[WORK TO COMPLETE]
Your task is to reproduce word for word the lines running from the line containing "Recreate this object" to the line containing "clip_loop = (1.4, 14.8, 4.4)", inclusive. Nothing else belongs in the answer.

[start]

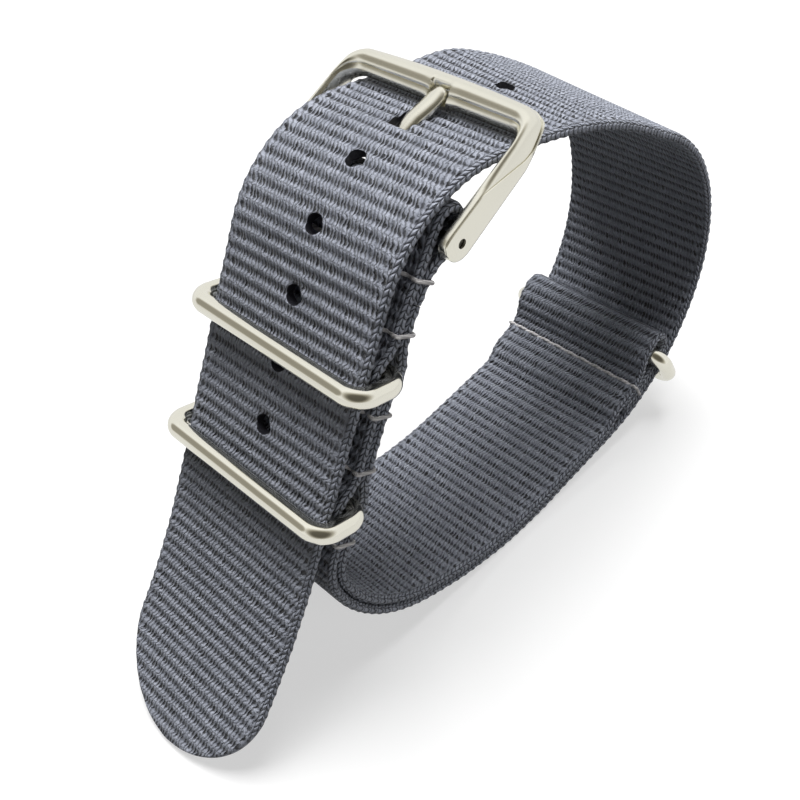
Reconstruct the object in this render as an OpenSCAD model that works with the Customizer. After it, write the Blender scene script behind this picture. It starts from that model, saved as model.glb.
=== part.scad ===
// Pull-through nylon watch strap, closed into its wrist loop, with a pin buckle and three wire rings.
// The loop stands on its lowest point and on the tip of its tail. X runs along the loop, Y across the
// webbing, Z up. The webbing follows one path in the XZ plane, described by stations along it.

/* [Webbing] */
// Width of the webbing
strap_w = 22; // [16:0.5:26]
// Thickness of one layer
web_t = 1.2; // [0.9:0.05:1.5]
// Gap between two layers that lie on each other
layer_gap = 0.05; // [0.03:0.01:0.1]

/* [Wrist loop] */
// Slope of the straight keeper run against the floor, in degrees
run_slope = 61.6; // [57:0.2:65]
// Straight stretch from the pin to the lean
fold_len = 7.6; // [7:0.1:8.5]
// How far the fold leans towards the wrist, in degrees
lean_turn = 8; // [0:1:12]
// Radius of that lean
lean_r = 12; // [8:1:20]
// Straight length of the keeper run below the lean
run_len = 24.7; // [24:0.1:28]
// Radius of the heel under the keeper run
heel_r = 7.5; // [6.5:0.5:9]
// Turn of the heel, in degrees
heel_turn = 44.5; // [40:0.5:48]
// Radius between the heel and the floor
lower_r = 20.2; // [18:0.2:23]
// Turn between the heel and the floor, in degrees
lower_turn = 49.5; // [46:0.5:53]
// Radius of the stretch that rests on the floor
floor_r = 43.2; // [38:0.2:48]
// Turn of the stretch that rests on the floor, in degrees
floor_turn = 33; // [30:0.5:36]
// Flat stretch before the end of the short ribbon
flat_len = 12; // [10:0.5:14]
// Radius of the far end of the loop
end_r = 22.4; // [21:0.2:24]
// Turn of the far end of the loop, in degrees
end_turn = 139.5; // [136:0.5:142]
// Radius of the crown that passes under the buckle's bar
crown_r = 58.6; // [50:0.2:70]
// Turn of the crown, in degrees
crown_turn = 26.5; // [24:0.5:29]
// Radius with which the tail drops over the fold
drop_r = 14.3; // [13.5:0.1:15]
// Gap between the tail and the keeper run where that swells over a ring's leg
tail_gap = 0.3; // [0.2:0.05:0.5]
// Radius of the tail's last stretch, which bends away from the wrist
tip_bend_r = 100; // [80:5:140]
// Turn of that last stretch, in degrees
tip_bend_turn = 16; // [10:0.5:20]

/* [Holes in the tail] */
// Diameter of a punched hole
hole_d = 2.1; // [1.8:0.1:2.4]
// Distance between two holes
hole_pitch = 6.95; // [6.5:0.05:7.2]
// Holes between the tongue and the tip
holes_below = 6; // [4:1:6]
// Holes between the tongue and the crown
holes_above = 2; // [1:1:3]

/* [Pin] */
// Diameter of the spring bar's tube
bar_d = 1.5; // [1.4:0.05:1.8]
// Wall of the tube
tube_wall = 0.18; // [0.14:0.02:0.2]
// Diameter of the tips that sit in the buckle's arms
tip_d = 0.8; // [0.7:0.02:0.84]
// Radial running clearance of a tip in its hole
tip_clear = 0.08; // [0.05:0.01:0.1]
// How far a tip can be pressed in
tip_travel = 1.4; // [1.1:0.1:1.6]
// Slack of the fold round the tube
fold_slack = 0.15; // [0.1:0.05:0.3]
// Gap between the fold and the tail that passes over it
fold_gap = 0.2; // [0.15:0.05:0.4]
// Distance from the centre of the fold to the pin, which sits further down in it
pin_sag = 1.1; // [0.8:0.1:1.3]
// Wire diameter of the hidden spring
spring_wire_d = 0.18; // [0.14:0.02:0.2]
// Turns of the hidden spring
spring_turns = 24; // [18:1:28]

/* [Buckle] */
// Clearance between the webbing's edge and an arm
arm_clear = 0.5; // [0.4:0.05:0.7]
// Thickness of an arm
arm_t = 1.2; // [1.1:0.05:1.5]
// Radius of an arm's round end
arm_end_r = 1.7; // [1.6:0.05:1.9]
// Distance from the pin to the front of the bar
frame_len = 14.4; // [14:0.1:14.8]
// Width of the bar, front to back
front_w = 2.8; // [2.5:0.1:3.1]
// Thickness of the bar
front_t = 2.2; // [2:0.1:2.4]
// Radius of the frame's outer corners
frame_corner_r = 3.5; // [3:0.25:4]
// Radius of the window's corners
window_corner_r = 1.25; // [1:0.25:2]
// Gap between the bar and the webbing under it
front_clear = 0.2; // [0.15:0.05:0.4]
// Width of the tongue
tongue_w = 1.9; // [1.6:0.1:2.2]
// Thickness of the tongue
tongue_t = 1.1; // [0.9:0.05:1.2]
// Wall of the tongue's eye
eye_wall = 0.8; // [0.7:0.05:0.9]
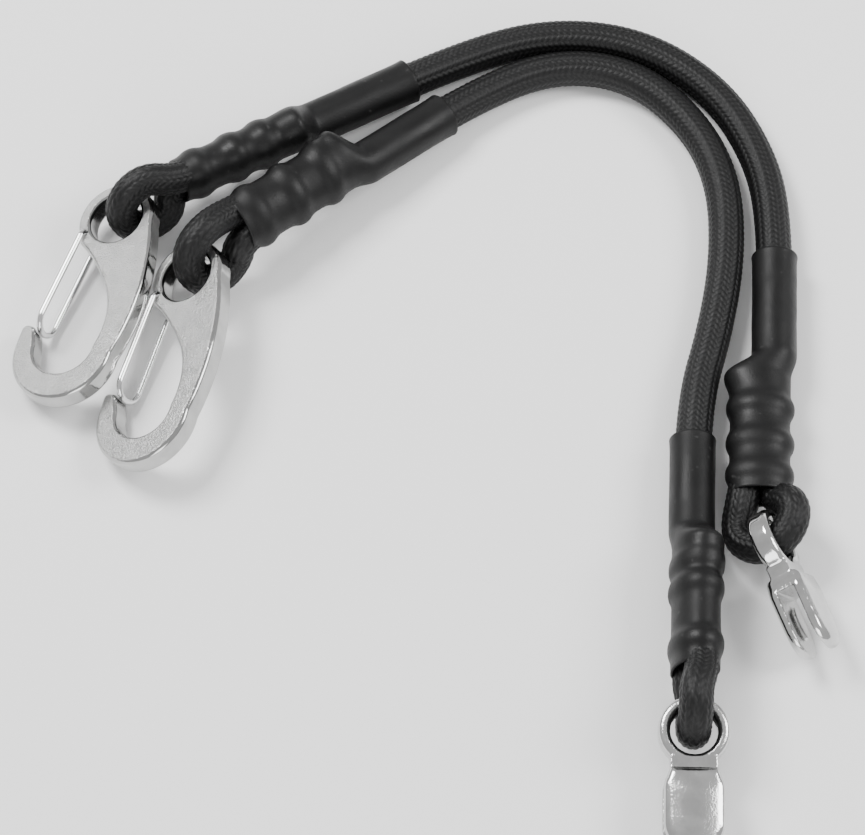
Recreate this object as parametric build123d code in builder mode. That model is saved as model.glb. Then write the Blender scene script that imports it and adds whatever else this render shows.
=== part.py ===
from build123d import *
import math
import os

# A matched pair of shock absorbing lanyards, laid side by side on a bench.
# Each is one bungee cord whose folded ends are seized and sleeved, with a cast
# snap hook on one loop and a slotted clip on the other.
# Millimetres. +Z is up and z = 0 is the bench.

# Bungee cord
cord_d = 10.0
core_d = 6.6
sheath_gap = 0.1
loop_d = 9.0
loop_mouth_pitch = 9.1
loop_width = 16.8
loop_shoulder = 4.8
strand_d = 7.4
strand_pitch = 7.45
strand_start = 12.0
tail_back = 39.0

# Shrink sleeve over each spliced end
sleeve_wall = 0.8
narrow_r = 6.6
splice_len = 46.0
bulge_back = 37.0
bulge_half_u = 9.4
wide_half_u = 9.2
dip_half_u = 8.5
wide_half_n = 7.1
dip_half_n = 6.6
ridge_half = 2.6
band_width = 5.0
band_thick = 0.55
band_fit = 0.02
tail_round = 1.2
sleeve_lift = 6.8
end_gap = 0.6

# Loops: gap past the sleeve, reach of the fold, and where the strands are fully apart
hook_loop = (2.0, 16.6, 4.8)
clip_loop = (1.4, 14.8, 4.4)

# Snap hook, in its own plane: u across, v up the shank, eye centre at 0, 0
hook_thick = 6.5
eye_r = 7.75
eye_wall = 3.7
hook_edge = 1.3
nose_round = 1.75
bend_r = 15.3
bend_at = (-4.0, -43.5)
bend_inner_r = 9.1
bend_inner_at = (-4.1, -41.5)
nose_tip = (-18.6, -35.0)
nose_inner = (-14.9, -36.0)
spine_swell = (14.7, -19.5)
nose_swell = (-19.1, -39.2)
throat_swell = (5.4, -28.0)
throat_top = (1.0, -19.2)
throat_mid = (-3.9, -13.0)
pivot_ledge = (-9.0, -8.4)
pivot_cheek = (-9.6, -6.3)
pivot_at = (-8.2, -5.2)
pivot_hole_d = 2.1
wire_d = 1.8
gate_len = 31.8
gate_angle = 9.8
gate_half = 4.5
gate_pin_reach = 1.2
gate_corner = 1.7

# Slotted clip, in its own plane: eye centre at 0, 0
clip_thick = 6.2
clip_eye_r = 6.25
clip_eye_wall = 3.25
clip_neck_w = 12.6
clip_neck = -10.4
clip_shoulder = -14.6
clip_shoulder_round = 5.0
clip_body_w = 16.0
clip_end = 33.0
clip_body_thick = 10.4
clip_slot = 5.2
clip_slot_end = 14.5
clip_edge = 1.9
clip_eye_edge = 1.5
clip_bridge_at = -9.3
clip_bridge_len = 4.6
boss_at = -23.1
boss_half_w = 3.0
boss_half_len = 5.0
boss_sunk = 0.2
boss_height = 1.3
boss_taper = 12

# Where each fitting's loop sits in its eye
loop_clearance = 1.5

os.makedirs("parts", exist_ok=True)


def heading(angle, pitch):
    """Unit vector on a compass angle from +X, raised by pitch degrees."""
    flat = math.cos(math.radians(pitch))
    east = flat * math.cos(math.radians(angle))
    north = flat * math.sin(math.radians(angle))
    return Vector(east, north, math.sin(math.radians(pitch)))


def fitting_axes(angle, pitch, tilt):
    """Across, shank and normal directions of a fitting whose shank points at angle."""
    shank = heading(angle, pitch)
    across = (shank * -1).cross(Vector(0, 0, 1)).normalized()
    normal = across.cross(shank * -1)
    turned = across * math.cos(math.radians(tilt)) - normal * math.sin(math.radians(tilt))
    return turned, shank, turned.cross(shank * -1)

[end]

[SOLVED PROBLEM]
Recreate this object as parametric build123d code in builder mode. That model is saved as model.glb. Then write the Blender scene script that imports it and adds whatever else this render shows.
=== part.py ===
from build123d import *
import math
import os

# A matched pair of shock absorbing lanyards, laid side by side on a bench.
# Each is one bungee cord whose folded ends are seized and sleeved, with a cast
# snap hook on one loop and a slotted clip on the other.
# Millimetres. +Z is up and z = 0 is the bench.

# Bungee cord
cord_d = 10.0
core_d = 6.6
sheath_gap = 0.1
loop_d = 9.0
loop_mouth_pitch = 9.1
loop_width = 16.8
loop_shoulder = 4.8
strand_d = 7.4
strand_pitch = 7.45
strand_start = 12.0
tail_back = 39.0

# Shrink sleeve over each spliced end
sleeve_wall = 0.8
narrow_r = 6.6
splice_len = 46.0
bulge_back = 37.0
bulge_half_u = 9.4
wide_half_u = 9.2
dip_half_u = 8.5
wide_half_n = 7.1
dip_half_n = 6.6
ridge_half = 2.6
band_width = 5.0
band_thick = 0.55
band_fit = 0.02
tail_round = 1.2
sleeve_lift = 6.8
end_gap = 0.6

# Loops: gap past the sleeve, reach of the fold, and where the strands are fully apart
hook_loop = (2.0, 16.6, 4.8)
clip_loop = (1.4, 14.8, 4.4)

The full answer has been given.